Our final stop was a waterfall and lagoon, around which a few bars had been built. Adi went to sit with a few of his friends – other hostel owners, they all run variations of the same tour – while the rest of us went for a swim. The water was crisp and refreshing, and I swam several times back and forth across the lagoon. I’ve always had quite a powerful phobia of water; any water that I can’t touch the bottom of puts me straight into panic mode. However, over the three months of this trip I’ve been pushing myself on every beach/lake/river swim to spend a little longer out of my depth, even if it’s only a few inches. I’ve gradually got used to it, and I’ve been proud to notice the fear subsiding. The lagoon was deep – but I didn’t know how deep. There was a thirty metre span in the middle where the ground dropped away, turning from sandy yellow to deep green, and for all I knew it could have been five, ten metres down there. However, I managed to cross it back and forth several times without panicking, and even spent time treading water in the centre. It might sound like a small thing, but I was really, really proud of myself.
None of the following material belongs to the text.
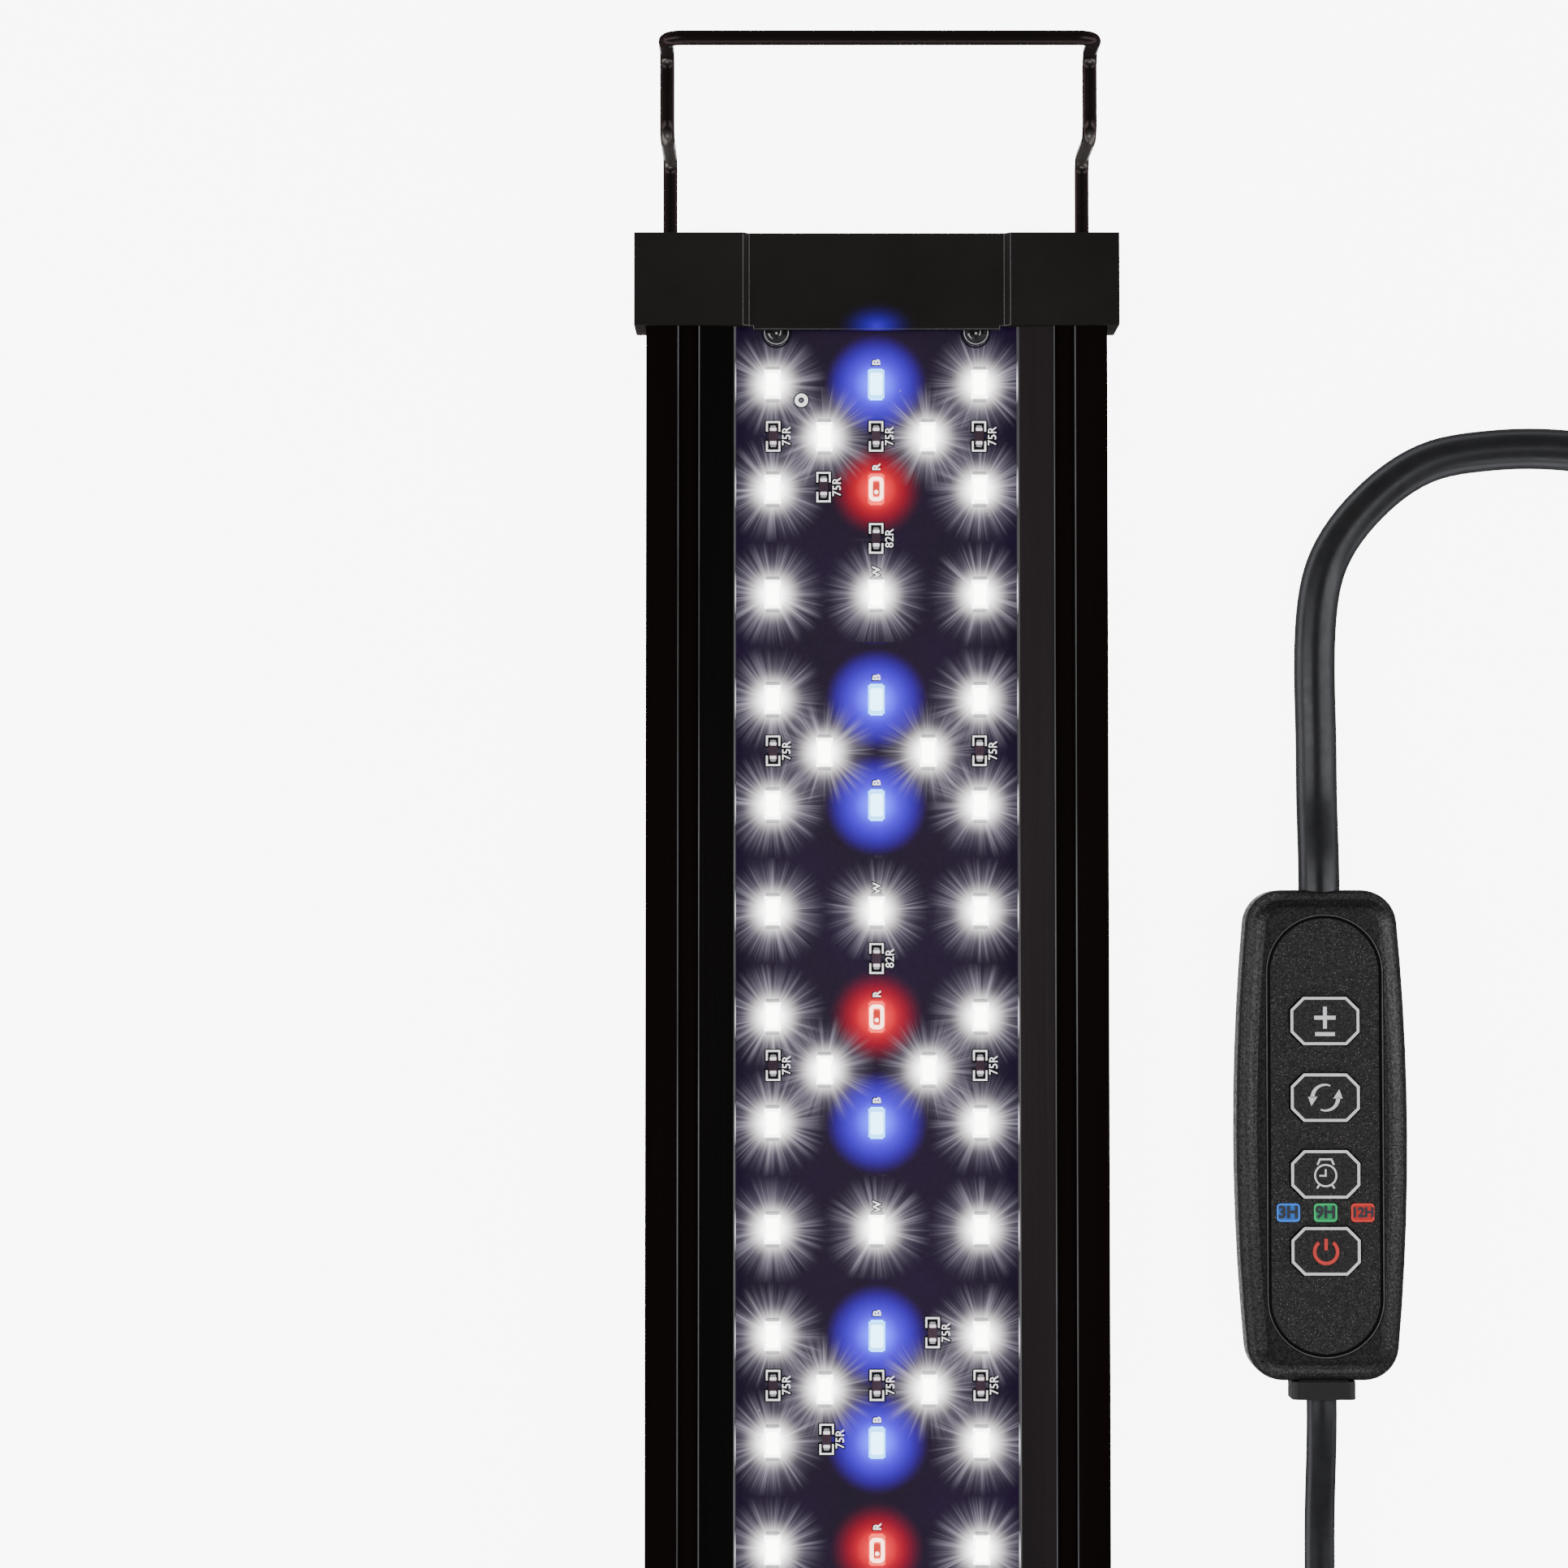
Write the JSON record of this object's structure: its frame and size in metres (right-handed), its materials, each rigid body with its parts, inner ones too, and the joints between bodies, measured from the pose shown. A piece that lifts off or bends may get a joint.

We got back exhausted in the evening, and with a few hostel people I went for dinner near the Mostar Bridge. We ate a dish called ‘dolma’ – flavoursome, tender mince wrapped in some kind of dark green leaf (I really ought to pay more attention).
The next day (40C again, fucking insane) was spent melting quietly in the hostel courtyard with Jack, awaiting the train we would take together to Sarajevo. I’d not intended on going there at all – goodbye, Dubrovnic – but I’d seen enough of Bosnia to feel fascinated and hungry for more.